The supply chain process is both an incredibly important part of modern-day business and also a hassle of paperwork, logs, and compliance. Defined by Predictive Analytics, the supply chain is, “the design, planning, execution, control, and monitoring of supply chain activities with the objective of creating net value, building a competitive infrastructure, leveraging worldwide logistics, synchronizing supply with demand and measuring performance globally…it draws heavily from the areas of operations management, logistics, procurement, and information technology, and strives for an integrated approach.” Clearly, businesses who are involved in managing parts of the supply chain are handling a lot of moving parts in addition to the other crucial aspects of running a business.
The process of potentially simplifying supply chain management might finally be here through the growing accessibility and applicability of blockchain. Blockchain, a networked distributed ledger, is a great match for helping manage supply chain processes. Defined by Blockgeeks, blockchain is, “A blockchain is, in the simplest of terms, a time-stamped series of an immutable record of data that is managed by a cluster of computers not owned by any single entity. Each of these blocks of data (i.e. block) are secured and bound to each other using cryptographic principles (i.e. chain)…The blockchain network has no central authority…Since it is a shared and immutable ledger, the information in it is open for anyone and everyone to see. Hence, anything that is built on the blockchain is by its very nature transparent and everyone involved is accountable for their actions.” Understanding this, it becomes more clear how the supply chain can be benefitted from blockchain technology.
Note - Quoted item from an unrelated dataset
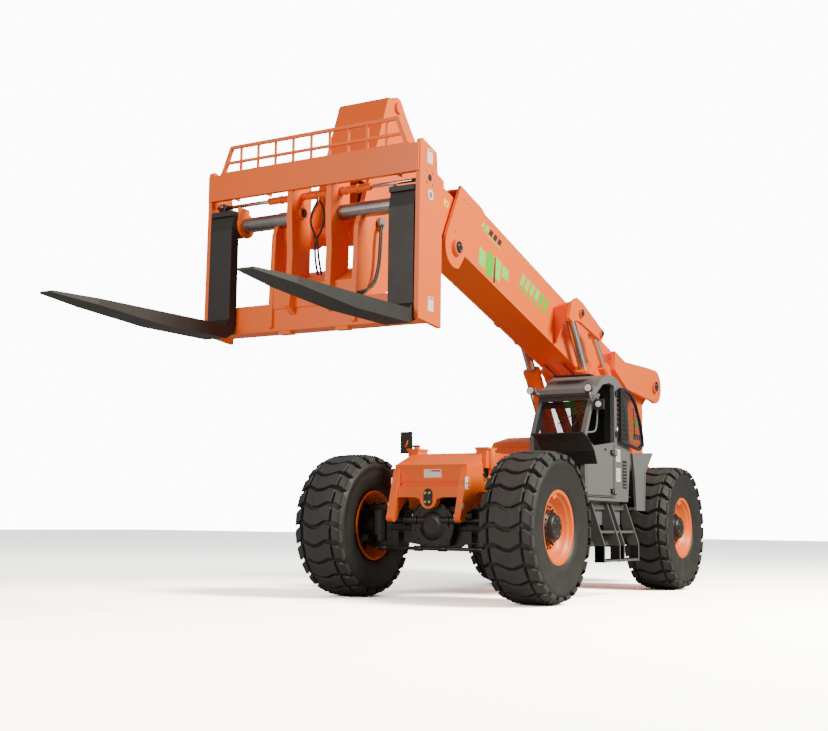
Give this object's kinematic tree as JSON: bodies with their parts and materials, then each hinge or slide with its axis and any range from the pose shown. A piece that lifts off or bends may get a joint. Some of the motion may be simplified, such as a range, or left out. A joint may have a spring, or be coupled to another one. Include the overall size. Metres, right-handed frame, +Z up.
{
  "type": "telescopic handler",
  "caption": "Heavy four-wheel telescopic handler with an offset cab, a two-stage boom and a wide sliding-fork carriage.",
  "frame": {"origin": "on the ground under the middle of the overall box, from fork tips to the boom rear", "axes": "+X to the machine left, -Y forward along the boom, +Z up"},
  "size_m": [2.904, 10.8372, 5.1936],
  "materials": {
    "orange_paint": "gloss",
    "grey_paint": "semi gloss",
    "black_paint": "semi gloss",
    "forged_steel": "semi gloss",
    "tyre_rubber": "matt",
    "rod_chrome": "polished",
    "tinted_glass": "gloss",
    "cab_trim": "matt"
  },
  "bodies": {
    "chassis": {"frame": "orange_paint", "counterweight": "orange_paint", "boom_tower": "orange_paint", "center_hood": "orange_paint", "engine_bay": "black_paint", "engine_block": "forged_steel", "front_axle": "black_paint", "rear_axle": "black_paint", "cab_shell": "grey_paint", "cab_windscreen": "tinted_glass", "cab_right_window": "tinted_glass", "cab_rear_window": "tinted_glass", "cab_seat": "cab_trim", "cab_console": "cab_trim", "cab_base": "grey_paint", "cab_steps": "grey_paint", "front_left_mudguard": "black_paint", "rear_left_fender": "grey_paint", "front_mirror": "black_paint"},
    "engine_cover": {"engine_cover": "orange_paint"},
    "cab_door": {"cab_door": "grey_paint"},
    "cab_upper_door": {"cab_upper_door": "black_paint", "cab_upper_glass": "tinted_glass"},
    "outer_boom": {"outer_boom": "orange_paint"},
    "inner_boom": {"inner_boom": "orange_paint"},
    "carriage": {"fork_carriage": "orange_paint", "carriage_backrest": "orange_paint", "left_fork_shaft": "rod_chrome", "right_fork_shaft": "rod_chrome", "fork_positioner": "orange_paint"},
    "left_fork": {"left_fork": "forged_steel"},
    "right_fork": {"right_fork": "forged_steel"},
    "tilt_barrel": {"tilt_barrel": "black_paint"},
    "tilt_rod": {"tilt_rod": "rod_chrome"},
    "left_lift_barrel": {"left_lift_barrel": "orange_paint"},
    "left_lift_rod": {"left_lift_rod": "rod_chrome"},
    "left_level_barrel": {"left_level_barrel": "orange_paint"},
    "left_level_rod": {"left_level_rod": "rod_chrome"},
    "right_lift_barrel": {"right_lift_barrel": "orange_paint"},
    "right_lift_rod": {"right_lift_rod": "rod_chrome"},
    "right_level_barrel": {"right_level_barrel": "orange_paint"},
    "right_level_rod": {"right_level_rod": "rod_chrome"},
    "front_left_knuckle": {"front_left_knuckle": "black_paint"},
    "front_left_wheel": {"front_left_tyre": "tyre_rubber", "front_left_rim": "orange_paint"},
    "front_right_knuckle": {"front_right_knuckle": "black_paint"},
    "front_right_wheel": {"front_right_tyre": "tyre_rubber", "front_right_rim": "orange_paint"},
    "rear_left_knuckle": {"rear_left_knuckle": "black_paint"},
    "rear_left_wheel": {"rear_left_tyre": "tyre_rubber", "rear_left_rim": "orange_paint"},
    "rear_right_knuckle": {"rear_right_knuckle": "black_paint"},
    "rear_right_wheel": {"rear_right_tyre": "tyre_rubber", "rear_right_rim": "orange_paint"}
  },
  "joints": [
    {"name": "boom_lift", "type": "hinge", "parent": "chassis", "child": "outer_boom", "pos_m": [0, 5.10543, 2.896], "axis": [-1, 0, 0], "range_deg": [-18, 40]},
    {"name": "boom_extend", "type": "slide", "parent": "outer_boom", "child": "inner_boom", "axis": [0, -0.9612, 0.276], "range_m": [0, 4.2]},
    {"name": "carriage_tilt", "type": "hinge", "parent": "inner_boom", "child": "carriage", "pos_m": [0, -2.69857, 3.68], "axis": [1, 0, 0], "range_deg": [-20, 45]},
    {"name": "left_fork_slide", "type": "slide", "parent": "carriage", "child": "left_fork", "axis": [-1, 0, 0], "range_m": [0, 0.37]},
    {"name": "right_fork_slide", "type": "slide", "parent": "carriage", "child": "right_fork", "axis": [1, 0, 0], "range_m": [0, 0.37]},
    {"name": "front_left_steer", "type": "hinge", "parent": "chassis", "child": "front_left_knuckle", "pos_m": [0.8, -0.51857, 0.81], "axis": [0, 0, 1], "range_deg": [-25, 25]},
    {"name": "front_right_steer", "type": "hinge", "parent": "chassis", "child": "front_right_knuckle", "pos_m": [-0.8, -0.51857, 0.81], "axis": [0, 0, 1], "range_deg": [-25.1, 25.1]},
    {"name": "front_left_spin", "type": "hinge", "parent": "front_left_knuckle", "child": "front_left_wheel", "pos_m": [1.152, -0.51857, 0.81], "axis": [1, 0, 0], "continuous": true},
    {"name": "front_right_spin", "type": "hinge", "parent": "front_right_knuckle", "child": "front_right_wheel", "pos_m": [-1.152, -0.51857, 0.81], "axis": [1, 0, 0], "continuous": true},
    {"name": "rear_left_steer", "type": "hinge", "parent": "chassis", "child": "rear_left_knuckle", "pos_m": [0.8, 3.49643, 0.81], "axis": [0, 0, 1], "range_deg": [-25, 25]},
    {"name": "rear_right_steer", "type": "hinge", "parent": "chassis", "child": "rear_right_knuckle", "pos_m": [-0.8, 3.49643, 0.81], "axis": [0, 0, 1], "range_deg": [-25.1, 25.1]},
    {"name": "rear_left_spin", "type": "hinge", "parent": "rear_left_knuckle", "child": "rear_left_wheel", "pos_m": [1.152, 3.49643, 0.81], "axis": [1, 0, 0], "continuous": true},
    {"name": "rear_right_spin", "type": "hinge", "parent": "rear_right_knuckle", "child": "rear_right_wheel", "pos_m": [-1.152, 3.49643, 0.81], "axis": [1, 0, 0], "continuous": true},
    {"name": "cab_door_swing", "type": "hinge", "parent": "chassis", "child": "cab_door", "pos_m": [1.262, 1.50143, 1.47], "axis": [0, 0, 1], "range_deg": [0, 80]},
    {"name": "cab_upper_door_swing", "type": "hinge", "parent": "chassis", "child": "cab_upper_door", "pos_m": [1.262, 1.50143, 2.12], "axis": [0, 0, 1], "range_deg": [-180, 0]},
    {"name": "engine_cover_lift", "type": "hinge", "parent": "chassis", "child": "engine_cover", "pos_m": [-0.52, 1.48143, 1.53], "axis": [0, 1, 0], "range_deg": [0, 60]},
    {"name": "left_lift_barrel_swing", "type": "hinge", "parent": "chassis", "child": "left_lift_barrel", "pos_m": [0.375, 3.88143, 1.07], "axis": [-1, 0, 0], "range_deg": [-12.91, 28.08]},
    {"name": "left_lift_rod_slide", "type": "slide", "parent": "left_lift_barrel", "child": "left_lift_rod", "axis": [0, -0.5748, 0.8183], "range_m": [-0.6011, 1.3235]},
    {"name": "left_level_barrel_swing", "type": "hinge", "parent": "chassis", "child": "left_level_barrel", "pos_m": [0.425, 4.23143, 1.85], "axis": [-1, 0, 0], "range_deg": [-15.43, 33.68]},
    {"name": "left_level_rod_slide", "type": "slide", "parent": "left_level_barrel", "child": "left_level_rod", "axis": [0, -0.6785, 0.7346], "range_m": [-0.4108, 0.9006]},
    {"name": "right_lift_barrel_swing", "type": "hinge", "parent": "chassis", "child": "right_lift_barrel", "pos_m": [-0.375, 3.88143, 1.07], "axis": [-1, 0, 0], "range_deg": [-12.91, 28.08]},
    {"name": "right_lift_rod_slide", "type": "slide", "parent": "right_lift_barrel", "child": "right_lift_rod", "axis": [0, -0.5748, 0.8183], "range_m": [-0.6011, 1.3235]},
    {"name": "right_level_barrel_swing", "type": "hinge", "parent": "chassis", "child": "right_level_barrel", "pos_m": [-0.425, 4.23143, 1.85], "axis": [-1, 0, 0], "range_deg": [-15.43, 33.68]},
    {"name": "right_level_rod_slide", "type": "slide", "parent": "right_level_barrel", "child": "right_level_rod", "axis": [0, -0.6785, 0.7346], "range_m": [-0.4108, 0.9006]},
    {"name": "tilt_barrel_swing", "type": "hinge", "parent": "inner_boom", "child": "tilt_barrel", "pos_m": [0, -2.06657, 5.082], "axis": [1, 0, 0], "range_deg": [-4.25, 8.93]},
    {"name": "tilt_rod_slide", "type": "slide", "parent": "tilt_barrel", "child": "tilt_rod", "axis": [0, -0.0953, -0.9955], "range_m": [-0.4577, 0.209]}
  ],
  "couplings": [
    {"joint": "front_right_steer", "follows": "front_left_steer", "ratio": 1},
    {"joint": "rear_right_steer", "follows": "rear_left_steer", "ratio": 1},
    {"joint": "left_lift_barrel_swing", "follows": "boom_lift", "ratio": 0.6896},
    {"joint": "left_lift_rod_slide", "follows": "boom_lift", "m_per_rad": 1.8814},
    {"joint": "left_level_barrel_swing", "follows": "boom_lift", "ratio": 0.8294},
    {"joint": "left_level_rod_slide", "follows": "boom_lift", "m_per_rad": 1.2757},
    {"joint": "right_lift_barrel_swing", "follows": "boom_lift", "ratio": 0.6896},
    {"joint": "right_lift_rod_slide", "follows": "boom_lift", "m_per_rad": 1.8814},
    {"joint": "right_level_barrel_swing", "follows": "boom_lift", "ratio": 0.8294},
    {"joint": "right_level_rod_slide", "follows": "boom_lift", "m_per_rad": 1.2757},
    {"joint": "tilt_barrel_swing", "follows": "carriage_tilt", "ratio": 0.1873},
    {"joint": "tilt_rod_slide", "follows": "carriage_tilt", "m_per_rad": -0.57}
  ]
}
Using blockchain technology in supply chain management
Here are some of the main ways that industry experts believe that blockchain technology will help revolutionize supply chain management.
1. A better understanding of and compliance with regulations
There are stringent regulations and rules about how and what can be transported both nationally and globally. From finished products to raw materials, local and federal governments require reporting and documentation that all shipments are in compliance with business and trade laws. Blockchain provides a better way to record and track the ways materials were sourced or how products were manufactured. A writer at Forbes notes, “Producing a report showing compliance means aggregating all of this recorded information, whether internally generated or from suppliers, and presenting it in a government-mandated format. Much depends on the validity of those records—and the ability to prove it.” Blockchain, with its ability to create more accurate logs and records, gives businesses a way to prove an immutable paper trail for all the compliance and reporting needs. It also provides an easier way to share these reports with customers – like those, for instance, who want validation that materials were sourced ethically.
2. Better financial outcomes, reporting, and cost-effectiveness
Better documentation can create increased savings and revenue for supply chain providers and partners. For instance, a more accurate shipping and transport record could help to reduce costly disputes with suppliers and avoid late shipment penalties or compliance fines. Because it can also detail everything from shipping routes to unloading times, blockchain records in supply chain management have the capability to help reduce and mitigate costly product or supply damage. Finally, blockchain technology may be able to reduce the overall cost spent on the supply chain documentation technology that businesses implement.
3. Better partner and supplier relationships
The supply chain is just that – a chain of various businesses who are involved in creating and distributing the product. Businesses need to be careful about who they are partnering with to help them manufacture and manage inventory. A blockchain record can help companies better understand the performance metrics of partners, including contract fulfillment, quality, volume, price, sourcing, and negative incidence rates, and more. Blockchain records allow these kinds of reports to be shared across industries to help build customer trust. It also provides both sides of the business with a better transactional recording of processes like legal and compliance issues, sourcing, procurement, accounts payable, and human resources.
How can blockchain technology help your business? Because of the amount of paperwork, tracking, and recording that goes into successful supply chain management, many of the technology capabilities provided by blockchain software can improve supply chain processes. Blockchain technology can effectively help to increase transparency and reduce errors in the supply chain management process. Often times supply shipments can include dozens of documents with revisions along the way, leading to potential delivery delays, duplication problems, time wasted on reconciling documents, and even fraud. For supply chain providers or businesses who want to provide more exacting documentation, save time and money, and simplify many parts of supply chain management, blockchain is the way forward.